***** Source data

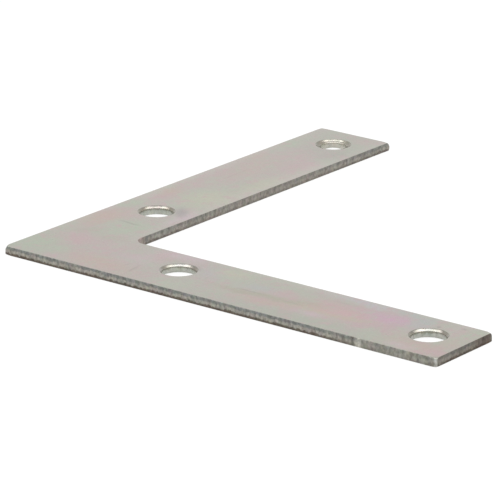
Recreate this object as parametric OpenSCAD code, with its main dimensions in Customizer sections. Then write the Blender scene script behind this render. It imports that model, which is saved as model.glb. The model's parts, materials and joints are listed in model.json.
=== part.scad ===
// Flat corner brace: an L-shaped plate blanked from steel strip, with two
// countersunk screw holes in each leg. The front face is +Z and the back
// face lies on Z = 0. The origin is where the two rows of holes cross, and
// the legs run along +X and +Y.

/* [Plate] */
// Length of each leg, from the outer corner to its end
leg_length = 101.6; // [60:0.1:160]
// Width of each leg
leg_width = 17.6; // [14:0.1:26]
// Thickness of the plate
thickness = 1.75; // [1.5:0.05:3]

/* [Edges] */
// Radius of the outer corner, seen from above
outer_corner_r = 0.4; // [0.4:0.1:6]
// Radius of the fillet in the inner corner, seen from above
inner_corner_r = 2.5; // [0.5:0.1:6]
// Radius of the corners at the ends of the legs, seen from above
end_corner_r = 0.3; // [0.3:0.05:4]
// Radius rolled onto the front edges as the plate is blanked
edge_roll = 0.2; // [0.1:0.05:0.25]

/* [Screw holes] */
// Distance from each leg's outer edge to its row of holes
hole_row_inset = 9.25; // [8:0.05:11]
// Distance from the outer corner to the first hole of each leg, along the leg
first_hole = 35; // [30:0.1:45]
// Distance from the end of each leg to its last hole
end_margin = 8.2; // [7:0.1:12]
// How far the X leg's first hole strayed in punching, along the leg
stray_along = 0.35; // [-0.5:0.05:0.5]
// How far it strayed across the leg, towards the inner edge
stray_across = 0.4; // [-0.5:0.05:0.5]
// Diameter of the countersink at the front face
sink_d = 7.3; // [7:0.1:9]
// Depth of the countersink
sink_depth = 0.4; // [0.2:0.05:0.6]
// Diameter of the punched bores
bore_d = 6.5; // [5:0.1:6.8]
// Diameter of the bore at the end of the Y leg, which is punched tighter
tight_bore_d = 5.4; // [4:0.1:6.8]
// Growth in diameter where the punch breaks out behind the X leg's holes
x_leg_breakout = 0.9; // [0.1:0.05:1.2]
// Growth in diameter where the punch breaks out behind the Y leg's holes
y_leg_breakout = 0.4; // [0.1:0.05:1.2]
// Height of the broken-out part of each bore
breakout_h = 0.6; // [0.2:0.05:0.7]

/* [Hidden] */
$fn = 96;
// How far the cutting shapes run past the surfaces that they cut
past = 1;
// Where the holes lie along a leg, measured from the crossing of the two rows
near_hole = first_hole - hole_row_inset;
far_hole = leg_length - end_margin - hole_row_inset;
// Each screw hole: place, diameter of its bore, and growth of that at the back
HOLES = [
    [[near_hole + stray_along, stray_across], bore_d, x_leg_breakout],
    [[far_hole, 0], bore_d, x_leg_breakout],
    [[0, near_hole], bore_d, y_leg_breakout],
    [[0, far_hole], tight_bore_d, y_leg_breakout],
];
// Each corner of the outline: place, radius, and heading of the edge after it.
// They run anticlockwise from the outer corner, so the metal is on the left.
OUTLINE = [
    [[0, 0], outer_corner_r, 0],
    [[leg_length, 0], end_corner_r, 90],
    [[leg_length, leg_width], end_corner_r, 180],
    [[leg_width, leg_width], inner_corner_r, 90],
    [[leg_width, leg_length], end_corner_r, 180],
    [[0, leg_length], end_corner_r, 270],
];
INNER_CORNER = 3;

// What a corner of radius r leaves of the square that it sits in
module corner_waste(r) {
    difference() {
        translate([-past, -past])
            square(r + past);
        translate([r, r])
            circle(r);
    }
}

// The flat L with its corners rounded
module plate_outline() {
    difference() {
        union() {
            square([leg_length, leg_width]);
            square([leg_width, leg_length]);
            translate([leg_width, leg_width])
                difference() {
                    square(inner_corner_r);
                    translate([inner_corner_r, inner_corner_r])
                        circle(inner_corner_r);
                }
        }
        for (i = [0 : len(OUTLINE) - 1])
            if (i != INNER_CORNER)
                translate(OUTLINE[i][0])
                    rotate(OUTLINE[i][2])
                        corner_waste(OUTLINE[i][1]);
    }
}

// Section of what the rolled edge removes: X runs into the metal from its
// side face, Y up from its front face
module roll_section() {
    difference() {
        translate([-past, -edge_roll])
            square(edge_roll + past);
        translate([edge_roll, -edge_roll])
            circle(edge_roll);
    }
}

// Rolled edge along the straight stretch from outline corner i to the next
module straight_roll(i) {
    next = OUTLINE[(i + 1) % len(OUTLINE)];
    start_r = OUTLINE[i][1];
    run = norm(next[0] - OUTLINE[i][0]) - start_r - next[1];
    translate(concat(OUTLINE[i][0], thickness))
        rotate(OUTLINE[i][2])
            translate([start_r, 0, 0])
                rotate([90, 0, 90])
                    linear_extrude(run)
                        roll_section();
}

// Rolled edge round outline corner i, which turns left
module outer_roll(i) {
    r = OUTLINE[i][1];
    translate(concat(OUTLINE[i][0], thickness))
        rotate(OUTLINE[i][2])
            translate([r, r, 0])
                rotate(180)
                    rotate_extrude(angle = 90)
                        translate([r, 0])
                            mirror([1, 0])
                                roll_section();
}

// Rolled edge round the inner corner, which turns right
module inner_roll() {
    r = inner_corner_r;
    translate([leg_width + r, leg_width + r, thickness])
        rotate(180)
            rotate_extrude(angle = 90)
                translate([r, 0])
                    roll_section();
}

// One screw hole, cut from the front face down to the back face
module screw_hole(d, growth) {
    sink_slope = (sink_d - d) / 2 / sink_depth;
    breakout_slope = growth / 2 / breakout_h;
    translate([0, 0, -past])
        cylinder(d = d, h = thickness + 2 * past);
    translate([0, 0, thickness - sink_depth])
        cylinder(d1 = d, d2 = sink_d + 2 * sink_slope * past, h = sink_depth + past);
    translate([0, 0, -past])
        cylinder(d1 = d + growth + 2 * breakout_slope * past, d2 = d, h = breakout_h + past);
}

module corner_plate() {
    color([0.72, 0.71, 0.68])
        difference() {
            translate([-hole_row_inset, -hole_row_inset, 0])
                difference() {
                    linear_extrude(thickness)
                        plate_outline();
                    for (i = [0 : len(OUTLINE) - 1]) {
                        straight_roll(i);
                        if (i != INNER_CORNER)
                            outer_roll(i);
                    }
                    inner_roll();
                }
            for (hole = HOLES)
                translate(hole[0])
                    screw_hole(hole[1], hole[2]);
        }
}

corner_plate();
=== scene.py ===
# Looks of the flat corner brace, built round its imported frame.
import json
import math

import bmesh
import bpy
from mathutils import Matrix, Vector, noise
from mathutils.geometry import delaunay_2d_cdt


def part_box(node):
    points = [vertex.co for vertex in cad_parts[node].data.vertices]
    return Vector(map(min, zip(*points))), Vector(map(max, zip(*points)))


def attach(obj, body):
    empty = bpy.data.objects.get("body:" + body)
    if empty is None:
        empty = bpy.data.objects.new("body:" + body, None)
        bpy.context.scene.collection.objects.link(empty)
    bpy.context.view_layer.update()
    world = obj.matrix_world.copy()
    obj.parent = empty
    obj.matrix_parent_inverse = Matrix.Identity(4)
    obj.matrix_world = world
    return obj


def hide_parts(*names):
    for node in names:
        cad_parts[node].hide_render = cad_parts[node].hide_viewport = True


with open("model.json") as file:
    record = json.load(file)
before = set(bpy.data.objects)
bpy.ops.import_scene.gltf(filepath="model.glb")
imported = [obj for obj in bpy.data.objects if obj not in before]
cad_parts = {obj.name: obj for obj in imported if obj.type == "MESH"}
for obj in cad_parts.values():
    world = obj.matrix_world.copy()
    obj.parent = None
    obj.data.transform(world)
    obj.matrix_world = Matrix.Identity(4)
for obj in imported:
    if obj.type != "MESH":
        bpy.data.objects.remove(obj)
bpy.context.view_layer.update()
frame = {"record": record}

# Sizes, in metres. The legs run along +X and +Y, and the origin is where the
# two rows of holes cross, on the back face.
MM = 0.001
LOW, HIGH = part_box("corner_plate")
THICKNESS = HIGH.z
OUTER = LOW.x
LEG_END = HIGH.x
LEG_WIDTH = 17.6 * MM
INNER = OUTER + LEG_WIDTH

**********

Task:
What are the exact lines from the beginning of the material through the line containing "edge_roll = 0.2; // [0.1:0.05:0.25]"? Write out those lines alone.

Result of the task:
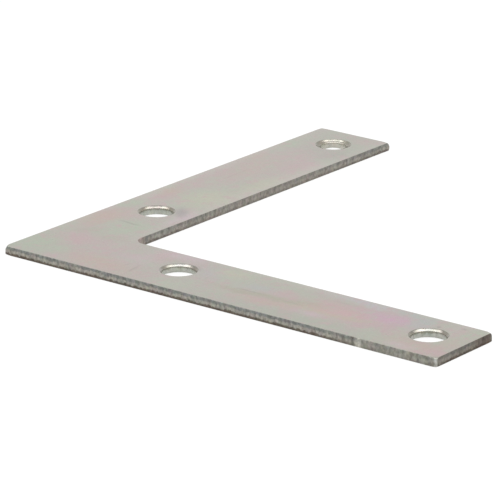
Recreate this object as parametric OpenSCAD code, with its main dimensions in Customizer sections. Then write the Blender scene script behind this render. It imports that model, which is saved as model.glb. The model's parts, materials and joints are listed in model.json.
=== part.scad ===
// Flat corner brace: an L-shaped plate blanked from steel strip, with two
// countersunk screw holes in each leg. The front face is +Z and the back
// face lies on Z = 0. The origin is where the two rows of holes cross, and
// the legs run along +X and +Y.

/* [Plate] */
// Length of each leg, from the outer corner to its end
leg_length = 101.6; // [60:0.1:160]
// Width of each leg
leg_width = 17.6; // [14:0.1:26]
// Thickness of the plate
thickness = 1.75; // [1.5:0.05:3]

/* [Edges] */
// Radius of the outer corner, seen from above
outer_corner_r = 0.4; // [0.4:0.1:6]
// Radius of the fillet in the inner corner, seen from above
inner_corner_r = 2.5; // [0.5:0.1:6]
// Radius of the corners at the ends of the legs, seen from above
end_corner_r = 0.3; // [0.3:0.05:4]
// Radius rolled onto the front edges as the plate is blanked
edge_roll = 0.2; // [0.1:0.05:0.25]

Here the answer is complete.